Electoralism/Democratism

Now Is the Time to Reign in Excessive Executive Power

By Ivan Eland, Independent Institute

After the Donald Trump presidency, some bipartisan motivation exists to restore some of the guardrails and norms of the executive branch that eroded during that time. However, the Trump administration was only the most recent episode of the usurpation by the executive of the powers of other branches of government in the founders’ original checks and balances system. Many of the proposed reforms are laudable but they need to go further to constrain what has recently been a rogue presidency and to restore the people’s houses of Congress to their original position, at the nation’s founding, as the “first-among-equals” branch of government.

One of the most important worthwhile ideas is curbing the president’s power to declare a national emergency, thereby using special standby powers. For example, Trump declared a questionable national emergency merely to transfer Department of Defense funds to spend more on the border wall than Congress had approved and he himself had signed into law. This directly violated one of the core provisions of the Constitution that “No money shall be drawn from the Treasury, but in consequence of appropriations made by law.” Even worse, despite Congress passing laws permitting national emergencies and presidents taking advantage of them, the Constitution does say anything that would permit such draconian states of emergency to be declared by any branch.
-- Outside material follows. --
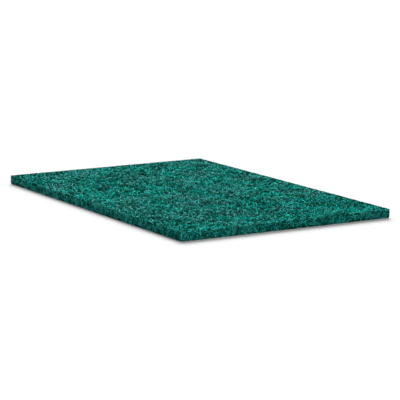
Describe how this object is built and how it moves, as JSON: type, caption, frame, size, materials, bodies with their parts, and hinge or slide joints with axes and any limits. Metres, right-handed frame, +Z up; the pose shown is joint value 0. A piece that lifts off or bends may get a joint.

In fact, the founders, having just fought the British monarch for independence from his excessive power, would have been leery of any such executive power. Thus, the Constitution only authorizes Congress—not the president, as Ulysses S. Grant and George W. Bush believed—to temporarily suspend the writ of habeas corpus (the right of a person to challenge detention by the government) in cases of invasion or rebellion. Thus, a president declaring a sketchy national emergency merely to fund a pet project is way beyond the pale—and at least nineteen Republicans at one time seemed to agree. Related to this episode is a long-overdue reform proposal to restrict the ability of the executive to spend, or secretly stop, funds contrary to Congressional appropriations. The president’s job is to execute laws passed by Congress, not evade or override them on a whim.